**Data supplied**
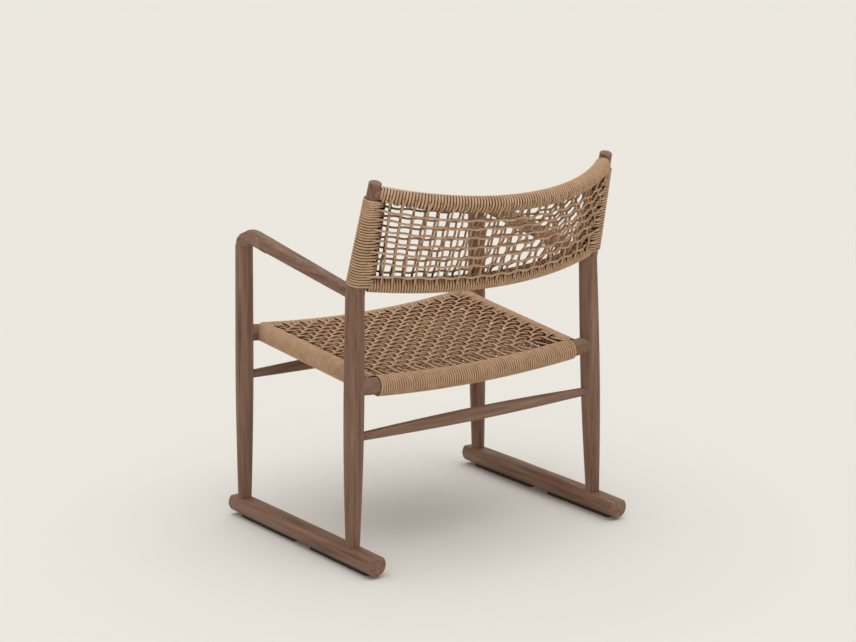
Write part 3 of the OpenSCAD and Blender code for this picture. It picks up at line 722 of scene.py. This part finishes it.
# ---- the stage ----
def make_floor():
    mesh = bpy.data.meshes.new("floor")
    reach = 40.0
    corners = [(-reach, -reach, 0), (reach, -reach, 0), (reach, reach, 0), (-reach, reach, 0)]
    mesh.from_pydata(corners, [], [(0, 1, 2, 3)])
    floor = bpy.data.objects.new("floor", mesh)
    bpy.context.scene.collection.objects.link(floor)
    mat, _, shader = new_material("pale_floor")
    shader.inputs["Base Color"].default_value = srgb(228, 226, 221)
    shader.inputs["Roughness"].default_value = 0.9
    shader.inputs["Specular IOR Level"].default_value = 0.1
    mesh.materials.append(mat)


LAMPS = (                               # name, strength, size and direction in degrees
    ("overhead", 1.78, 85, (0, -6, 0)),
    ("behind", 0.62, 90, (-45, 0, -37)),
)


def make_light():
    world = bpy.data.worlds.new("soft_room")
    bpy.context.scene.world = world
    world.use_nodes = True
    background = world.node_tree.nodes["Background"]
    background.inputs["Color"].default_value = (1.0, 0.985, 0.955, 1)
    background.inputs["Strength"].default_value = 0.38
    for name, strength, size, angles in LAMPS:
        data = bpy.data.lights.new(name, "SUN")
        data.energy = strength
        data.angle = math.radians(size)
        data.color = (1.0, 0.985, 0.96)
        lamp = bpy.data.objects.new(name, data)
        lamp.rotation_euler = [math.radians(a) for a in angles]
        bpy.context.scene.collection.objects.link(lamp)
    bpy.context.scene.view_settings.view_transform = "Standard"


CAMERA_AT = (2.8138, FRONT_Y + 4.07107, 1.5716)
CAMERA_FORWARD = (-0.5777, -0.7893, -0.2079)


def make_camera():
    data = bpy.data.cameras.new("camera")
    data.sensor_width = 36
    data.lens = 101.42
    data.shift_y = -0.0803
    camera = bpy.data.objects.new("camera", data)
    camera.location = CAMERA_AT
    camera.rotation_euler = Vector(CAMERA_FORWARD).to_track_quat("-Z", "Y").to_euler()
    bpy.context.scene.collection.objects.link(camera)
    bpy.context.scene.camera = camera


paint_cad_nodes()
seat_halves = seat_wraps()
seat_layer("seat_weave_top", 1, seat_halves)
seat_layer("seat_weave_bottom", -1, seat_halves)
back_halves = back_wraps()
back_layer("back_weave_rear", 1, back_halves)
back_layer("back_weave_front", -1, back_halves)
lengths = {k: round(v, 1) for k, v in LENGTHS.items()}
print("cord lengths in metres:", lengths, round(sum(LENGTHS.values()), 1))
make_floor()
make_light()
make_camera()
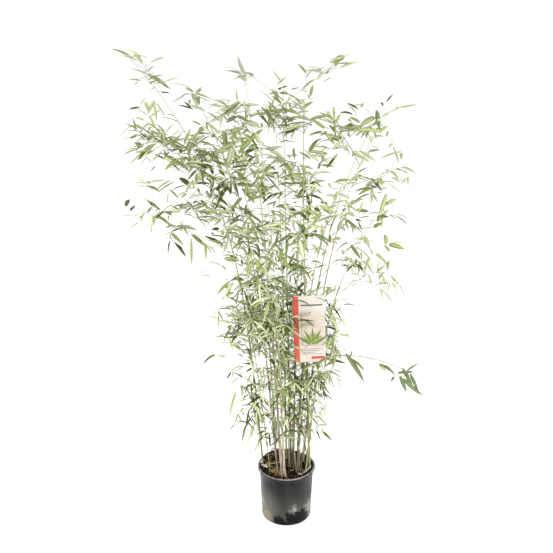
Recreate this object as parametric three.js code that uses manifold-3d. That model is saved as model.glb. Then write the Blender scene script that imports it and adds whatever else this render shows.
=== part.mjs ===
// Potted bamboo: a clump of slender canes in a round nursery pot, with arching tips and
// loose masses of foliage. Units are millimetres, +Z is up, the origin is at the centre of
// the pot's flat underside, and -Y is the side that carries the hanging label.
import * as THREE from 'three';
import { mergeVertices } from 'three/addons/utils/BufferGeometryUtils.js';
import Module from 'manifold-3d';

const wasm = await Module();
wasm.setup();

/** A table keyed by short names, as a list of entries that hold their whole names. */
function named(prefix, table) {
  return Object.entries(table).map(([key, entry]) => ({ name: prefix + key, ...entry }));
}

// ---------------------------------------------------------------- driving dimensions

const GAP = 0.3; // clearance between neighbouring solids
const LIMB_CLEARANCE = GAP / Math.cos(Math.PI / 5); // the same clearance off a five-sided limb's flats
const MASS_CLEARANCE = 1.5 * GAP; // growth of a mass's half sizes that keeps about GAP to its neighbours

const POT = {
  height: 248,
  rimRadius: 129,
  rimHeight: 9,
  shoulderRadius: 120.5,
  footRadius: 110,
  footRound: 9,
  footFlare: 0.4, // how far the wall stands out where the foot's rounding meets it
  lipBevel: 1.5,
  wall: 2.2,
  floor: 3,
  sides: 36,
};

const PROFILE_STEPS = 3; // straight steps that stand for the foot's rounding

const SOIL_TOP = POT.height - 6;
const SOIL_SIDES = 36;

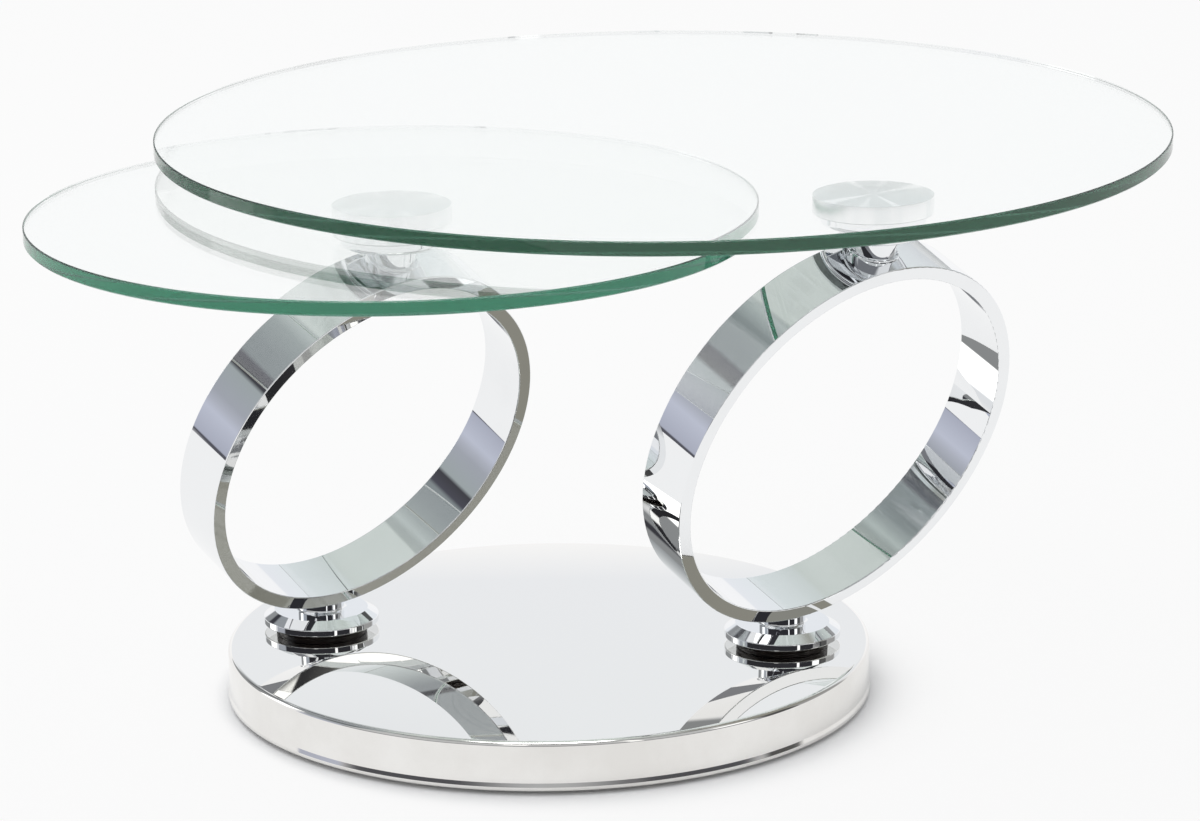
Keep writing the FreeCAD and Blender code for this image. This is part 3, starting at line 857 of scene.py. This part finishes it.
CAMERA_PLACE = (0.495367, -3.395789, 1.166315)
CAMERA_TURN, CAMERA_DIP, CAMERA_ROLL = math.radians(-7.6029), math.radians(15.3818), math.radians(-0.6337)
FOCAL_LENGTH = 138.9675       # millimetres, as is the film's width
FILM_WIDTH = 36.0
FARTHEST_SEEN = 50.0


def soft_lamp():
    """Large soft lamp that faces the table and isn't seen itself."""
    light = bpy.data.lights.new("soft_lamp", "AREA")
    light.size = LAMP_WIDTH
    light.energy = LAMP_POWER
    lamp = bpy.data.objects.new("soft_lamp", light)
    bpy.context.scene.collection.objects.link(lamp)
    lamp.location = LAMP_PLACE
    lamp.rotation_euler = (Vector(LAMP_AIM) - Vector(LAMP_PLACE)).to_track_quat("-Z", "Y").to_euler()
    lamp.visible_glossy = False
    lamp.visible_transmission = False
    lamp.visible_camera = False


def place_camera():
    forward = Vector((math.sin(CAMERA_TURN) * math.cos(CAMERA_DIP), math.cos(CAMERA_TURN) * math.cos(CAMERA_DIP),
                      -math.sin(CAMERA_DIP)))
    level = Vector((math.cos(CAMERA_TURN), -math.sin(CAMERA_TURN), 0))
    upright = level.cross(forward)
    right = level * math.cos(CAMERA_ROLL) + upright * math.sin(CAMERA_ROLL)
    up = upright * math.cos(CAMERA_ROLL) - level * math.sin(CAMERA_ROLL)
    data = bpy.data.cameras.new("camera")
    data.sensor_fit = "HORIZONTAL"
    data.sensor_width = FILM_WIDTH
    data.lens = FOCAL_LENGTH
    data.clip_end = FARTHEST_SEEN
    camera = bpy.data.objects.new("camera", data)
    bpy.context.scene.collection.objects.link(camera)
    turn = Matrix((right, up, -forward)).transposed().to_4x4()
    camera.matrix_world = Matrix.Translation(CAMERA_PLACE) @ turn
    bpy.context.scene.camera = camera


studio_floor()
studio_world()
soft_lamp()
place_camera()

# Light that enters a glass edge steeply is mirrored inside it dozens of times before it leaves.
scene = bpy.context.scene
scene.view_settings.view_transform = "Standard"
scene.cycles.max_bounces = 72
scene.cycles.glossy_bounces = 64
scene.cycles.transmission_bounces = 24
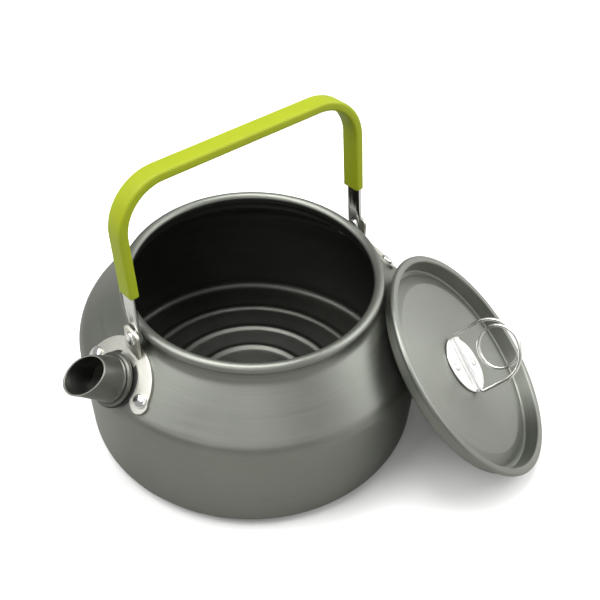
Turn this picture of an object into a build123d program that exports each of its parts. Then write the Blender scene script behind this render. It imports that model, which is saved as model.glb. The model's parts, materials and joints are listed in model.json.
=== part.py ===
"""Camping kettle with a folding bail handle, a short spout and its lid standing open beside it.

Millimetres, +Z up. The origin is the centre of the base, on the surface that the kettle stands on.
The spout points along -X, and the handle turns about an axis along X.
"""

import os
from math import asin, atan2, cos, degrees, hypot, radians, sin

from build123d import *

# Kettle body: one drawn aluminium shell.
wall = 1.1
base_radius = 73.2
wall_flare = 1.95
shoulder_height = 48.5
cone_height = 19.5
neck_radius = 54.3
neck_height = 8.1
base_corner = 5.0
shoulder_corner = 9.0
neck_corner = 5.0
rim_inset = 1.0
rim_bead = 2.3
base_ring_radii = (28.6, 41.8, 56.0)
base_ring_rise = 0.8
base_ring_half_width = 1.3

# Spout: a tapered tube on the cone of the shoulder.
spout_elevation = 40.0
spout_rise = 6.2
spout_length = 17.4
spout_base_radius = 9.6
spout_tip_radius = 8.3
spout_neck_radius = 8.4
spout_wall = 0.8
spout_bead_radius = 11.1
spout_bead_half_width = 1.3
spout_flange_radius = 10.4
spout_flange_thickness = 1.0
spout_stub = 1.15
spout_throat_run = 2.0
mouth_tilt = 26.0
gasket_radius = 11.6
gasket_thickness = 0.9
gasket_margin = 0.3

# Stamped steel brackets that carry the handle.
sheet = 1.2
arch_radius = 17.6
ear_radius = 3.7
front_rivet_spread = 16.8
rear_rivet_spread = 14.5
rear_plate_rise = 8.9
rear_ear_radius = 4.2
rear_neck_length = 16.0
tab_width = 9.8
tab_over_pivot = 4.5
tab_root = 12.0
tab_corner = 2.0

# Rivets and the handle's pivots.
pivot_drop = 3.6
rivet_shank = 1.6
rivet_head_radius = 3.0
rivet_head_height = 1.4
rivet_foot_radius = 2.6
rivet_foot_height = 0.8
rivet_edge_share = 0.3
pivot_head_radius = 3.2
pivot_inner_head = 0.6
washer_radius = 3.5
washer_thickness = 0.4

# Handle: a flat steel strap in a soft sleeve.
strap_width = 7.4
strap_thickness = 1.5
handle_rise = 66.8
handle_corner = 20.0
handle_lean = 7.0
sleeve_width = 9.25
sleeve_thickness = 4.2
sleeve_edge = 1.3
sleeve_start = 21.0

# Lid: a pressed dish with a flat lip, standing on its edge against the neck.
lid_sheet = 1.0
lid_fit = 0.6
lip_width = 3.5
hem_radius = 1.1
dish_depth = 6.9
dish_wall_lean = 0.8
crease_width = 2.0
panel_slope_width = 5.6
panel_edge_depth = 5.0
panel_crown_depth = 4.1
plug_corner = 1.0
panel_corner = 3.0
under_lip_corner = 0.3
lid_tilt = 44.3
lid_face_azimuth = -43.9
lid_stand_azimuth = -46.7

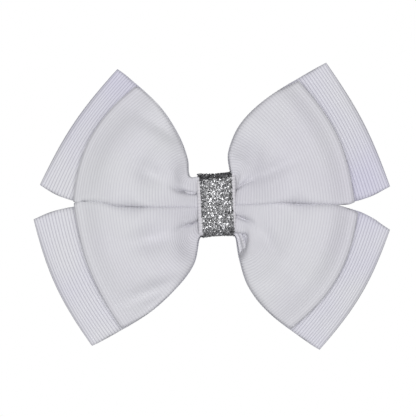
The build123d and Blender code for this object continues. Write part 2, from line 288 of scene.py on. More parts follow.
def sheet_points(petal, bow, sheet, stations, lines, seed):
    """One ribbon sheet from the knot to its fold: an array (stations, lines, x z height)."""
    seam_line, side_line = sheet_edges(petal, bow, stations)
    shares = np.linspace(0, 1, stations)
    crest, drop = table_values(CRESTS[(bow, sheet)], shares)
    crest += KNOT_SHIFT.get((petal["ring"], sheet), 0.0) * (1 - ease(shares / 0.09))
    if bow == "back" and petal["ring"] == "rising":
        crest -= 0.5 * ease(shares / 0.1) * ease((1 - shares) / 0.1)
    corner_lift = CORNER_LIFT.get((bow, sheet), 0.0) * ease((shares - 0.6) / 0.4)

    # A flat crest with rolled sides, rounder at the slit halfway along than at its ends.
    # In front view every rib leaves the slit squarely
    # and meets the inner silhouette squarely, as ribs always cross a ribbon's edges.
    reach = (1 - np.cos(np.linspace(0, np.pi, SECTION_SAMPLES))) / 2
    t = reach[:, None]
    at_slit = 14.0 - 9.6 * np.exp(-((shares[:, None] - 0.57) / 0.18) ** 2)
    squareness = np.where(reach < 0.5, at_slit, SIDE_SQUARENESS)
    lift = (1 - np.abs(2 * reach - 1) ** squareness) ** (1 / squareness)
    side_hang = SIDE_HANG if (bow, sheet) == ("front", "top") else 1.0
    fall = (1 - lift) * np.where(reach < 0.5, 1.0, side_hang)
    side_along = unit(np.gradient(side_line, axis=0))
    fine = np.empty((stations, SECTION_SAMPLES, 3))
    for k, share in enumerate(shares):
        seam, side = seam_line[k], side_line[k]
        length = np.linalg.norm(side - seam)
        along = (side - seam) / length
        tilt = math.asin(min(0.9, petal[bow]["bulge"] / (0.3 * length)))
        to_fold = ease(share) ** 1.5
        leave = unit((1 - to_fold) * np.array([0.0, 1.0]) + to_fold * turned(along, -tilt))
        square = np.array([-side_along[k, 1], side_along[k, 0]])
        arrive = unit((1 - to_fold) * square + to_fold * turned(along, tilt))
        hold = (0.52 - 0.12 * ease(share / 0.6)) * length
        first, last = seam + hold * leave, side - hold * arrive
        fine[k, :, :2] = (
            seam * (1 - t) ** 3 + 3 * first * t * (1 - t) ** 2
            + 3 * last * t ** 2 * (1 - t) + side * t ** 3
        )
        fine[k, :, 2] = crest[k] - drop[k] * fall[k] + corner_lift[k] * np.abs(2 * reach - 1) ** 2.2
    if (bow, sheet) == ("front", "top"):
        # The band holds the cloth down, and it swells as soon as it is past the band.
        past_band = np.hypot(
            np.clip(fine[:, :, 0] - BAND_HALF + 0.3, 0, None),
            np.clip(fine[:, :, 1] - KNOT_HALF_HEIGHT + 1.0, 0, None),
        )
        held = KNOT_FRONT - 0.5 + 0.5 * past_band
        fine[:, :, 2] = smooth_least(fine[:, :, 2], held, 2.4)
    if sheet == "top":
        fine[:, :, 2] -= pleat_depth(fine, petal, bow)
        fine[:, :, 2] += undulations(petal, stations, seed) * (1.0 if bow == "front" else 0.7)
    if (bow, sheet) != ("front", "top"):
        fine[:, :, 2] += gathers(fine, reach, shares, GATHER_SIZE[(bow, sheet)])
    return even_steps(fine.transpose(1, 0, 2), lines).transpose(1, 0, 2)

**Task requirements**
Only the lines from the line with "Turn this picture" to the line with "from build123d import *", inclusive, are to be printed, exactly as they appear.

**The solution**
Turn this picture of an object into a build123d program that exports each of its parts. Then write the Blender scene script behind this render. It imports that model, which is saved as model.glb. The model's parts, materials and joints are listed in model.json.
=== part.py ===
"""Camping kettle with a folding bail handle, a short spout and its lid standing open beside it.

Millimetres, +Z up. The origin is the centre of the base, on the surface that the kettle stands on.
The spout points along -X, and the handle turns about an axis along X.
"""

import os
from math import asin, atan2, cos, degrees, hypot, radians, sin

from build123d import *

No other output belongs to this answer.